The ticket itself seems to understand the perilous nature of the weeks leading up to the election. Walz, a former high school football coach and a genial “everyman,” told his fellow-Democrats at the convention and others listening in, “We’re down a field goal.”

According to the latest poll analysis by Professor Larry Sabato’s Crystal Ball at the University of Virginia this is not exactly the case. Harris and Walz are up, but ever so slightly. So meager is their advantage that Alan I. Abramowitz of Emory University, who authored the Crystal Ball polling breakdown, wrote, “It certainly wouldn’t be shocking if Donald Trump were to win either the popular vote or the electoral vote.”

Abramowitz, a political scientist whose 2018 book “The Great Realignment,” traces the rise of Trump, noted that “the safest prediction we can make is that it’s going to be very close…. These results [giving the Democrats a small lead] are based on the assumption that Kamala Harris will enjoy the normal advantage that goes to the candidate seeking … a second-straight party term in the White House.”

Abramowitz said that the election “model” he’s working from and subscribes to historically gives a boost to an incumbent president seeking a second consecutive term. The chief differences in this case, as we all know, are that Harris is not the sitting chief executive and that incumbent Joe Biden, whose bowing out of the race at virtually the last minute led to the Harris nomination, has some of the most dismal poll numbers imaginable.

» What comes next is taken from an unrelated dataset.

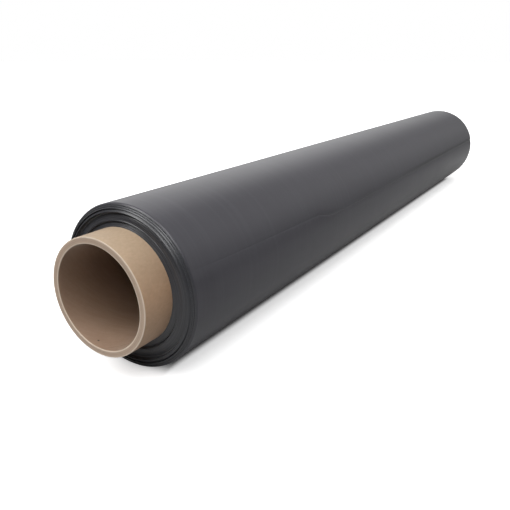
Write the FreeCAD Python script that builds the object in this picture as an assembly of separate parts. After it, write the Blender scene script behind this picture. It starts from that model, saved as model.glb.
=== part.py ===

Has Harris a needle to thread? Yes. Is she up to it? If her acceptance speech Thursday night is any indication, she’s more than up to it. Thursday night she looked and sounded like a president, a wholly improbable development as recently as last month. Disparaged as a political lightweight until recently, she did some heavy lifting with her address, a concise, 35-minute master class of rhetoric, reason, empathy and toughness.

She not only took down Donald Trump, she introduced herself, weaving the story of her childhood as the daughter of immigrant parents into her career as a district attorney, state attorney general, senator, vice president, and now the nominee of her party for president.

Along the way she vividly introduced us to her Indian mother and her Jamaican father plus her goals and intentions as president, including her intention to be a muscular commander-in-chief and a tribune for middle-class American values, patriotic and forward looking. By my count, she used the phrase or its variant “a new way forward” three times during the speech.

Kamala Harris wants America to move, finally and with finality, beyond Trump. In no time soon, we’ll know if she succeeds.